"Roland Winkler" <wink...@gnu.org> writes:

> On Thu Dec 24 2015 Eric Abrahamsen wrote:
>> A while ago there was a very brief exchange about the possibility of a
>> version of BBDB refactored on top of the EIEIO object orientation
>> library. I've been thinking about that for a while, and recently wrote
>> a sort of prototype. I'd like to share it with everyone, either as an
>> attachment to the list, or I guess preferably by pushing a branch to
>> the git repo.
>> 
>> There isn't anything particularly wrong with BBDB that needs fixing,
>> but an OO version of the database does lots of good things, mostly in
>> the direction of extension and customization. It also gets us free
>> file serialization courtesy of eieio-persistent, and I've added in
>> support for multiple databases.
>
> I don't know much about EIEIO, but I am not sure it would benefit
> BBDB so much to add an extra layer of abstraction.  Correct me if I
> am wrong, but what kind of problem can really be solved cleaner and
> how?

It's not really about abstraction, but the way that classes and methods
are modular, and "pluggable". Some examples below.

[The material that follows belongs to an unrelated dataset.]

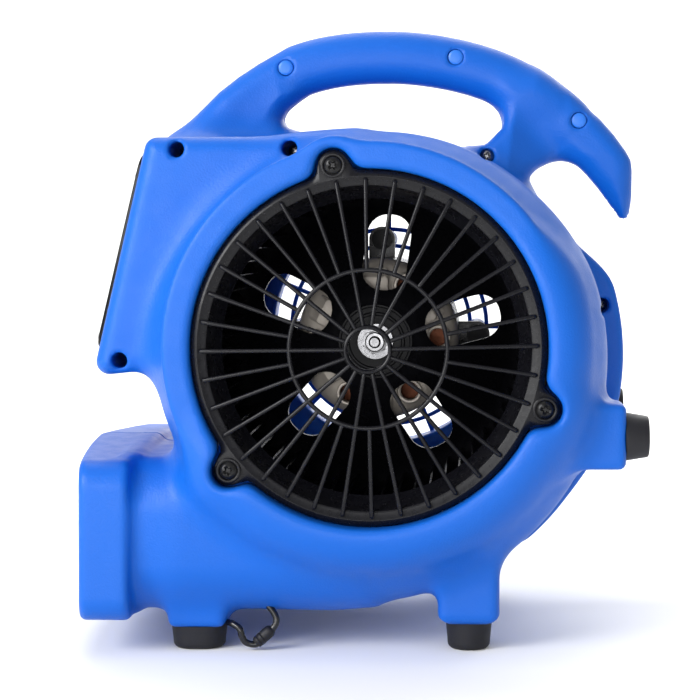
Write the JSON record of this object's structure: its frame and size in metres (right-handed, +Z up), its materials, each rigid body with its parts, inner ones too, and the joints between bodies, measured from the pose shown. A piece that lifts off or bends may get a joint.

> Extensions and customizations of BBDB should use a high-level API,
> which does not expose the details of how things are implemented.
> Currently, a good example for this is the function
> bbdb-record-set-field.  Anyone wanting to extend or customize BBDB
> should not call the low-level functions that do the real work inside
> bbdb-record-set-field, because the low-level implementation might
> change at some point for whatever reason.  How could EIEIO possibly
> provide a better solution (better in what sense)?

Extension/customization would be a result not of exposing BBDB's inner
workings, but of making database/record/field classes responsible for
their own behavior, and allowing external code to replace or alter that
behavior.

For example, adding a new field to a record. What the code does is pick
up the current record, then prompt the user for the field class to
insert. Then it passes the field class to the record's
`bbdb-record-insert-field' method. The record itself decides if it can
accept this field. If it can, the record calls the field class's
`bbdb-read' method, which prompts the user for values, and returns an
actual field object. The record then puts this object in the appropriate
slot, and calls a method on its database to let it know it's done.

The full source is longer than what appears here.